Bruno soon begins to stalk not only Guy, but pretty much everybody in his social circle, including his prospective wife’s younger sister — played by Alfred Hitchcock’s daughter Pat Hitchcock — who bears a striking resemblance to Miriam herself and who immediately suspects that she might be next. After awhile we begin to suspect that Bruno doesn’t really care whether or not Guy kills his father, or that he even wanted the old man dead in the first place. What he wants his control of Guy. More accurately, he wants to break through Guy’s sanctimonious mask and reveal the monster underneath and indeed for a man who just lost his wife — he must have loved her at some point even if the marriage did end badly — he doesn’t seem terribly upset. In fact, he comes off more like an out and out sociopath concerned only with how the murder will affect his future and never once expressing even the slightest remorse or sadness that Miriam died so young.

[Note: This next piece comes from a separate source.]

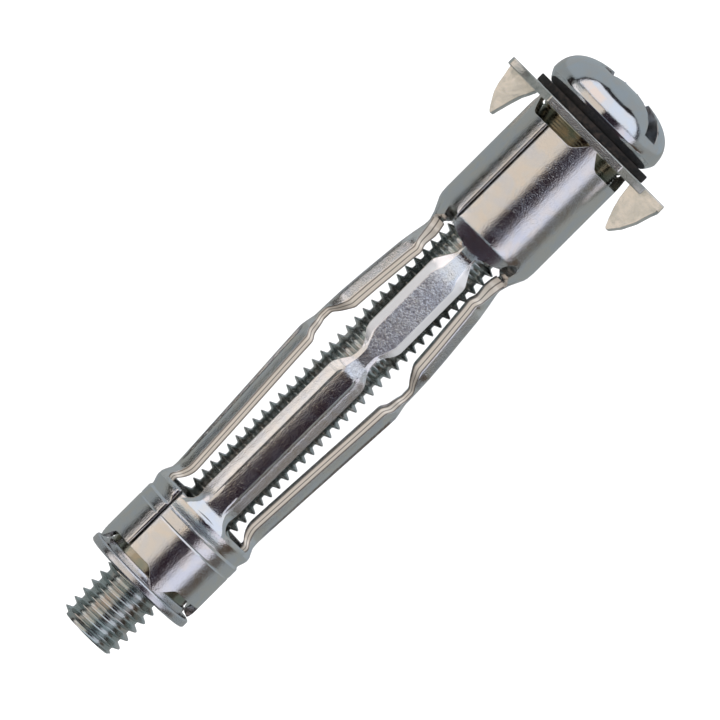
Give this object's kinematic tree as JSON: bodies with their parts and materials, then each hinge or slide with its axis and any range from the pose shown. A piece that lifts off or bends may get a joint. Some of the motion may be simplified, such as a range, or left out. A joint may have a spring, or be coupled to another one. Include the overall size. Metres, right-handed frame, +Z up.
{
  "type": "hollow wall anchor",
  "caption": "Hollow-wall anchor with a pan-head screw, retaining washer, clawed flange and a slotted sleeve whose legs fold out behind the board.",
  "frame": {"origin": "on the screw axis, in the plane where the flange plate meets the wall", "axes": "+Y along the screw into the wall, -Y towards the screw head, +X through one claw, +Z up; legs lie at +X, +Z, -X and -Z"},
  "size_m": [0.0176, 0.0642, 0.0122],
  "materials": {
    "zinc_screw": "bright zinc plating",
    "zinc_plate": "bright zinc plating",
    "zinc_sleeve": "bright zinc plating",
    "zinc_nut": "bright zinc plating",
    "black_fibre": "matt"
  },
  "bodies": {
    "wall_end": {"flange_plate": "zinc_plate", "front_collar": "zinc_sleeve"},
    "washer": {"washer": "black_fibre"},
    "screw": {"screw": "zinc_screw"},
    "nut_end": {"rear_collar": "zinc_sleeve", "threaded_nut": "zinc_nut"},
    "leg_1_front": {"leg_1_front_panel": "zinc_sleeve"},
    "leg_1_rear": {"leg_1_rear_panel": "zinc_sleeve"},
    "leg_1_foot_end": {"leg_1_foot": "zinc_sleeve"},
    "leg_2_front": {"leg_2_front_panel": "zinc_sleeve"},
    "leg_2_rear": {"leg_2_rear_panel": "zinc_sleeve"},
    "leg_2_foot_end": {"leg_2_foot": "zinc_sleeve"},
    "leg_3_front": {"leg_3_front_panel": "zinc_sleeve"},
    "leg_3_rear": {"leg_3_rear_panel": "zinc_sleeve"},
    "leg_3_foot_end": {"leg_3_foot": "zinc_sleeve"},
    "leg_4_front": {"leg_4_front_panel": "zinc_sleeve"},
    "leg_4_rear": {"leg_4_rear_panel": "zinc_sleeve"},
    "leg_4_foot_end": {"leg_4_foot": "zinc_sleeve"}
  },
  "joints": [
    {"name": "screw_withdraw", "type": "slide", "parent": "wall_end", "child": "washer", "axis": [0, -1, 0], "range_m": [0, 0.062]},
    {"name": "screw_turn", "type": "hinge", "parent": "washer", "child": "screw", "pos_m": [0, 0, 0], "axis": [0, 1, 0], "range_deg": [0, 5231.16]},
    {"name": "nut_pull", "type": "slide", "parent": "wall_end", "child": "nut_end", "axis": [0, -1, 0], "range_m": [0, 0.01453]},
    {"name": "leg_1_front_fold", "type": "hinge", "parent": "wall_end", "child": "leg_1_front", "pos_m": [0.0038, 0.0139, 0], "axis": [0, 0, -1], "range_deg": [0, 79.75]},
    {"name": "leg_1_middle_fold", "type": "hinge", "parent": "leg_1_front", "child": "leg_1_rear", "pos_m": [0.00495, 0.0256, 0], "axis": [0, 0, 1], "range_deg": [0, 115.65]},
    {"name": "leg_1_rear_fold", "type": "hinge", "parent": "nut_end", "child": "leg_1_foot_end", "pos_m": [0.0044, 0.0438, 0], "axis": [0, 0, 1], "range_deg": [0, 35.9], "deforming": ["leg_1_foot"]},
    {"name": "leg_2_front_fold", "type": "hinge", "parent": "wall_end", "child": "leg_2_front", "pos_m": [0, 0.0139, 0.0038], "axis": [1, 0, 0], "range_deg": [0, 79.75]},
    {"name": "leg_2_middle_fold", "type": "hinge", "parent": "leg_2_front", "child": "leg_2_rear", "pos_m": [0, 0.0256, 0.00495], "axis": [-1, 0, 0], "range_deg": [0, 115.65]},
    {"name": "leg_2_rear_fold", "type": "hinge", "parent": "nut_end", "child": "leg_2_foot_end", "pos_m": [0, 0.0438, 0.0044], "axis": [-1, 0, 0], "range_deg": [0, 35.9], "deforming": ["leg_2_foot"]},
    {"name": "leg_3_front_fold", "type": "hinge", "parent": "wall_end", "child": "leg_3_front", "pos_m": [-0.0038, 0.0139, 0], "axis": [0, 0, 1], "range_deg": [0, 79.75]},
    {"name": "leg_3_middle_fold", "type": "hinge", "parent": "leg_3_front", "child": "leg_3_rear", "pos_m": [-0.00495, 0.0256, 0], "axis": [0, 0, -1], "range_deg": [0, 115.65]},
    {"name": "leg_3_rear_fold", "type": "hinge", "parent": "nut_end", "child": "leg_3_foot_end", "pos_m": [-0.0044, 0.0438, 0], "axis": [0, 0, -1], "range_deg": [0, 35.9], "deforming": ["leg_3_foot"]},
    {"name": "leg_4_front_fold", "type": "hinge", "parent": "wall_end", "child": "leg_4_front", "pos_m": [0, 0.0139, -0.0038], "axis": [-1, 0, 0], "range_deg": [0, 79.75]},
    {"name": "leg_4_middle_fold", "type": "hinge", "parent": "leg_4_front", "child": "leg_4_rear", "pos_m": [0, 0.0256, -0.00495], "axis": [1, 0, 0], "range_deg": [0, 115.65]},
    {"name": "leg_4_rear_fold", "type": "hinge", "parent": "nut_end", "child": "leg_4_foot_end", "pos_m": [0, 0.0438, -0.0044], "axis": [1, 0, 0], "range_deg": [0, 35.9], "deforming": ["leg_4_foot"]}
  ],
  "couplings": [
    {"joint": "screw_turn", "follows": "nut_pull", "rad_per_m": 6283.2},
    {"joint": "leg_1_front_fold", "follows": "nut_pull", "rad_per_m": 95.788},
    {"joint": "leg_1_middle_fold", "follows": "nut_pull", "rad_per_m": 138.91},
    {"joint": "leg_1_rear_fold", "follows": "nut_pull", "rad_per_m": 43.12},
    {"joint": "leg_2_front_fold", "follows": "nut_pull", "rad_per_m": 95.788},
    {"joint": "leg_2_middle_fold", "follows": "nut_pull", "rad_per_m": 138.91},
    {"joint": "leg_2_rear_fold", "follows": "nut_pull", "rad_per_m": 43.12},
    {"joint": "leg_3_front_fold", "follows": "nut_pull", "rad_per_m": 95.788},
    {"joint": "leg_3_middle_fold", "follows": "nut_pull", "rad_per_m": 138.91},
    {"joint": "leg_3_rear_fold", "follows": "nut_pull", "rad_per_m": 43.12},
    {"joint": "leg_4_front_fold", "follows": "nut_pull", "rad_per_m": 95.788},
    {"joint": "leg_4_middle_fold", "follows": "nut_pull", "rad_per_m": 138.91},
    {"joint": "leg_4_rear_fold", "follows": "nut_pull", "rad_per_m": 43.12}
  ]
}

Strangers on a Train of course has a happy ending. Bruno is revealed to be the murderer, and Guy gets off scot free, presumably to marry Anne and live happily ever after as he makes his way into the Washington elite. But one image sticks in my mind. Guy and his police “escort” are walking past the Jefferson Memorial, chatting amiably about, what else, Guy’s future prospects. Just then we look up to see Bruno on the steps of the monument, a lone, terrifying individual, almost a ghost, almost a image of the kind of sociopathic ruthlessness that it takes to become a United States Senator, the goal Guy clearly has in mind. In the end, Guy Haines is looking not so much at his stalker, but at his reflection. He will undoubtedly go onto a great career, already aided by his future wife’s and father in law’s willingness to overlook just how much he benefited from the murder of his unlikeable, but in the end innocent, first wife. Washington, Hitchcock seems to be saying, is fully of sordid stories just like this.